Dumbo and the Teacups are also some sort of heirloom experience people have been passing down from one generation to the other. I mean, we went through it.
16 Toy Exchange
Normally, I’d tell you to buy your toys at the end of your visit to Disneyland but a great thing about Disneyland is that they’ll let you exchange your toy (that you bought in the park within the same day) for something else should your little one get tired of it immediately. Just make sure you have the receipt and have kept the tags on and have kept the said toy in pristine condition.
17. Balloon Exchange
Another cute thing about Disneyland is that if you bought a balloon in the park and it pops before you make it out of the park, they will replace it free of charge – and you don’t even have to track down the same vendor. Any balloon person will do.

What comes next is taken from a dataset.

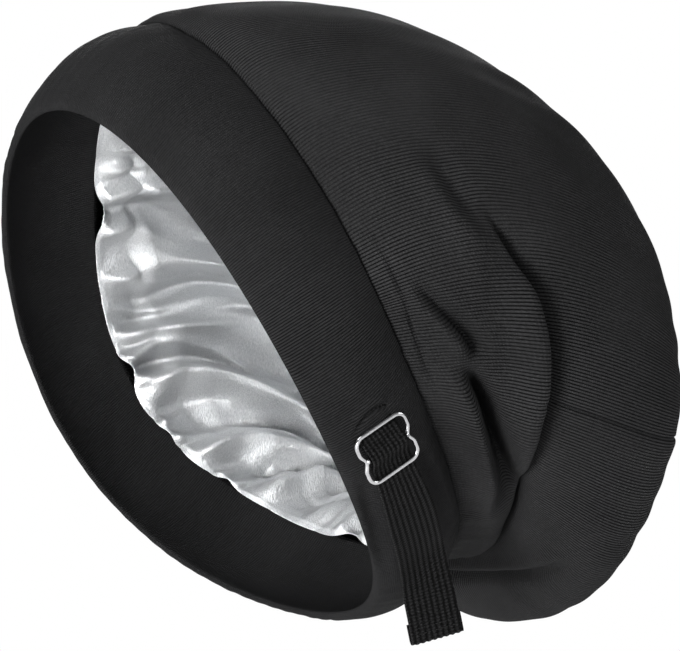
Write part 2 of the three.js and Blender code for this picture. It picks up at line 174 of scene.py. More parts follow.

18 Get a photo op with the Matterhorn
The Matterhorn mountain is an Anaheim-exclusive and is practically the California resident’s marker of where Disneyland is. I remember as a child, passing by the Matterhorn and wanting to go to Disneyland right then and there.
19 Check for Closed Rides
If you plan going in one of the low-season or during the weekdays, plan ahead because some of the rides close up on some days. Even when we were there, the Monday before Memorial Day weekend, a couple of good rides were closed: Pirates of the Caribbean (known to have a relatively short line or a line that goes by fast) and It’s a Small World (little kids’ prerogative ride, obviously)
20 Enjoy the Park
Sounds easy enough but with a large park, with a large crowd, with long lines and lots of walking all day can stress people out quickly. Although generally speaking, even the most exhausted people in the park rarely actually frown, you still have to be wary of the situation and remind yourself from being too stressed out. You are in the “Happiest Place on Earth” after all so make the most of it.